One aspect of Anselm's so-called ontological proof of the existence of God appears to be largely unappreciated even by acknowledged experts: the proof is essentially mathematical in its nature, and is therefore open to criticism from the mathematical standpoint. In fact, Richard Dawkins in his "The God Delusion" quotes Bertrand Russell as saying "It is easier to feel convinced that [the ontological argument] must be fallacious than it is to find out precisely where the fallacy lies." What is more, Gödel apparently took the ontological argument seriously enough to formalise it in (modal) symbolic logic. Nonetheless, it seems to me that there is a problem, apparently missed even by such great minds.

In a nutshell, the ontological proof (further just the proof) assumes that God, being perfect, must possess all "positive" attributes. "Existence" being (allegedly) a positive attribute, it must be also applicable to God, because without it God would be less perfect. There is, however, a problem with that innocuous word "less". It inescapably means that one can compare the relative perfection of various sets of attributes. In other words it implicitly imposes some kind of measure on the space of all possible sets of positive attributes, which allows one to rank such sets according to their perfection. Hence my assertion that the proof is mathematical in nature, because measure functions and measure theory in general are very much a mathematical subject.
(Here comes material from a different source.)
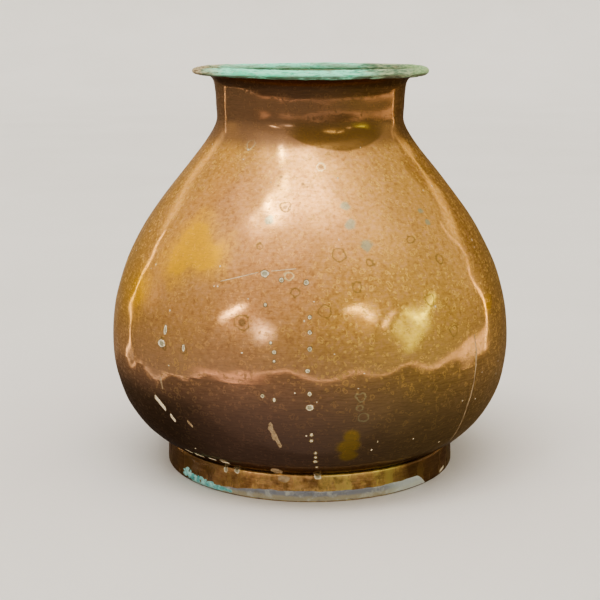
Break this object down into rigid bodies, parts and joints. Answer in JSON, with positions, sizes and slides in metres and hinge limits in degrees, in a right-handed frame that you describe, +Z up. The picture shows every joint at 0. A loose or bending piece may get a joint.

Proponents of the proof do not tell us anything about the perfection measure they implicitly postulate. It could be a very simple one, e.g. assigning only two values corresponding to two levels of perfection (effectively classifying attribute sets into perfect and non-perfect), or it may permit a much more elaborate ranking. Anselm's proof and its variants do not concern themselves with such details. But the devil is, as is so often the case, in the detail.

It is asserted, without a supporting argument, that removing existence from the set of all positive attributes, necessarily results in a less perfect set – i.e. that it reduces the perfection measure of the set. Why might this be the case? There are two possible reasons. One is that the attribute of existence is so crucial that its removal by definition makes the set less perfect. But that would effectively reduce the whole argument to a circular proof by assertion: existence is a crucial attribute of our notion of God and therefore God exists. The more interesting possibility is that the very removal of any attribute (e.g. the one of existence) necessarily reduces the perfection measure of the set.

It does indeed seem plausible that removing an element of a set would reduce the overall measure of the set for any reasonably defined measure function. But we have learned since Anselm's times that this is not necessarily the case. In order for the proof to work, it has to specify the measure function, and the set on which it is being defined. Further, it has to demonstrate that this is in some way a reasonable (or better still an obvious) definition. All of this must be done without an appeal (explicit or implicit) to the statement intended to be proved. Unless these conditions are met, the proof cannot be considered valid – with no prejudice to the existence or non-existence of God.

In the absence of any other indication (and assuming that Anselm's argument is subtler than a proof by assertion), it would seem that the proof as offered may be using as its measure function of a set of attributes, the simple cardinality of that set – i.e. the number of elements in the set. No other measure being stated or even implied, if this measure definition cannot be shown to work, the proof cannot be considered valid.

At first glance, this may appear to do the trick. Intuitively, removing an element from a set, necessarily reduces its cardinality. However, after Cantor's revolutionary exploration of set cardinalities, a mathematician is bound to ask whether the original set is finite or infinite, because removing an element from an infinite set does not actually reduce the set's cardinality. Hence without a proof that the set of all "positive" attributes is in fact finite, the ontological argument fails in proving its intended conclusion.

Are there infinitely or finitely many such attributes? I am not aware of any version of the proof that even considers this basic question, let alone attempts to answer it.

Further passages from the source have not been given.